By Dr. Harlan K. Ullman
Despite the famous U.S. Navy fleet exercises of the 1930s, when World War II broke out, too many American naval commanders did not fully understand how to use radar effectively. Nor had many studied Japanese naval tactics and the lethality of the Long Lance torpedo. Those failures were costly.
Today, is the Navy better prepared in its understanding of cyber warfare and employment of cyber weapons than it was in 1942 regarding radar and enemy capability?
Consider the naval battle for Guadalcanal beginning in August 1942. More than 5,000 sailors died in action at sea, and about 1,600 Marines were killed ashore. The U.S. Navy was repeatedly battered by the Imperial Japanese Navy. A major reason was the failure to employ radar effectively. The battle of Savo Island that August was a precursor of the disasters that lay ahead.
While Rear Admiral Norman Scott used radar to prevail at Cape Esperance in October, Rear Admiral Daniel Callaghan, several numbers his senior, did not when in command. Both admirals died in action the night of 13-14 November; Scott was killed on board the USS Atlanta (CL-51) by friendly fire from the flag ship USS San Francisco (CA-38). Of Callaghan’s five cruisers and three destroyers, only three escaped being sunk or badly damaged.
Two weeks later, the inexperienced Rear Admiral Carleton Wright suffered even greater losses at the Battle of Tassafaronga. He, too, did not fully appreciate radar. Ultimately, the U.S. Navy won at Guadalcanal, but it took until mid-to-late 1943 for the fleet to assimilate this transformational technology and two civilians, who would become renowned science fiction writers, Robert Heinlein and Issac Asimov, were tasked by Admiral Ernest King to help invent the combat information center (CIC).
Today, cyber is better known throughout the fleet than radar was in 1942. But how prepared are the naval services for cyber war? For example, who has seen or read the March 2019 Secretary of the Navy Cybersecurity Readiness Review and its key finding: “This is just not another challenge to be resourced. The failure to protect Navy and Marine Corps information systems and IP [intellectual property] is an existential threat to their existence.” (From page 1 of the report, emphasis added.)
Similarly, do the naval services fully appreciate Chinese and Russian uses of information warfare? More broadly, why after many years does the nation still not have an effective cyber strategy? Indeed, there is no cyber “czar” in the White House. These gaps do not help the Department of Defense in dealing with cyber.
The Navy must ensure that failure to understand and exploit cyber does not create future Guadalcanal-like naval defeats. The first step is to define the cyber domain so that efforts incorporate the full range of digitization, including the internet, information systems, networks, and information warfare. It must include offense and defense. Without defining the battlefield, producing effective solutions will be elusive at best.

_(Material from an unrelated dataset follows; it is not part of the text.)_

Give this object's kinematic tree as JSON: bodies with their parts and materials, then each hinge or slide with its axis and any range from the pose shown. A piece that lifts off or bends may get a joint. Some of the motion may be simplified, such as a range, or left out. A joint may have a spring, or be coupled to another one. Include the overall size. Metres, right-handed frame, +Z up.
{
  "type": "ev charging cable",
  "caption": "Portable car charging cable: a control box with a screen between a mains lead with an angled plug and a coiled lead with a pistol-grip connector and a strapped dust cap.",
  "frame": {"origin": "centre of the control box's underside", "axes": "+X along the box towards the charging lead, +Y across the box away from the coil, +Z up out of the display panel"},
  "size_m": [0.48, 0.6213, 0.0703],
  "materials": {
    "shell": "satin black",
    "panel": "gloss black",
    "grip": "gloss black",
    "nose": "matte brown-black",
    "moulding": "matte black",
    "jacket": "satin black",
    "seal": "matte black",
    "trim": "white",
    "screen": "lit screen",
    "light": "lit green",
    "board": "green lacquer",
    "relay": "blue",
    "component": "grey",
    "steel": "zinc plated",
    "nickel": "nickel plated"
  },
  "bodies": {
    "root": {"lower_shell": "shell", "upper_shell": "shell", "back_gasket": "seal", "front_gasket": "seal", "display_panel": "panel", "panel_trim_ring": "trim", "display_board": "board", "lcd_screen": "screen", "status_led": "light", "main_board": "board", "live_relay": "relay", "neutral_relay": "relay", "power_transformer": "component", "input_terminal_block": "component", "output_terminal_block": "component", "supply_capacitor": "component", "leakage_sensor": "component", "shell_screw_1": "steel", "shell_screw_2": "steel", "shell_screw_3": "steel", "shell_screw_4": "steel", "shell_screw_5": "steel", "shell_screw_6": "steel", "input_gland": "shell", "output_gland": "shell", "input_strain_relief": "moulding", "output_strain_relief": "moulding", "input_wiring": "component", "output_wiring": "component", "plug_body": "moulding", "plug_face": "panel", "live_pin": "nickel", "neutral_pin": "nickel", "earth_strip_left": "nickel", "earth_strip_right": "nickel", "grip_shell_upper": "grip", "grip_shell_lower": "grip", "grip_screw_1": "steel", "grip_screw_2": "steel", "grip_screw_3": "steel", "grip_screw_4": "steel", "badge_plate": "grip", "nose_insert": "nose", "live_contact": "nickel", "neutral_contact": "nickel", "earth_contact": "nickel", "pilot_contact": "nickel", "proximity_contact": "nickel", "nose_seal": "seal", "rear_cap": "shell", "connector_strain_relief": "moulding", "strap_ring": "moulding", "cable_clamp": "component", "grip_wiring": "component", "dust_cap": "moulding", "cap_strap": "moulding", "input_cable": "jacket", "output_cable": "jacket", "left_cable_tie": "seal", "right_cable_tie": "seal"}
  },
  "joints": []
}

A good analogy is the international monetary system. As with cyber, it is ubiquitous; vital to the functioning of global and local economies; vulnerable to theft, cheating, and scams; and disruption is catastrophic—as the Great Depression of the 1920s and ‘30s and the financial meltdown of 2008 showed.
Second, to ensure fleet assimilation of cyber and digitization, far more than good hygiene is required. Without cyber command and control, success in a modern distributed multi-domain battlefield is unobtainable. Hence, cyber must be integrated at all levels of training and education and become a fitness report item regardless of rating or rank.
Third, well-resourced cyber centers must be established at each of the major naval educational institutions. The Naval Academy has a well-funded center. The Naval War College, Naval Postgraduate School, and Marine Corps University do not and must become centers of cyber excellence.
Finally, to implement the SecNav Cybersecurity Review’s recommendations, a fifth assistant secretary of the Navy has been requested. This may be necessary; it will not be sufficient. A uniformed four-star admiral must be tasked with ensuring the naval services are prepared for cyber and information warfare. This may be too big an additional job for Commander, Fleet Forces, to tackle.
In 1942, failure to use radar effectively and to understand Japanese tactics cost many lives, ships, and aircraft. A cyber failure against a 21st-century peer competitor could be far worse. As the recent Secretary of the Navy review implies, it could even cause the United States to lose a war.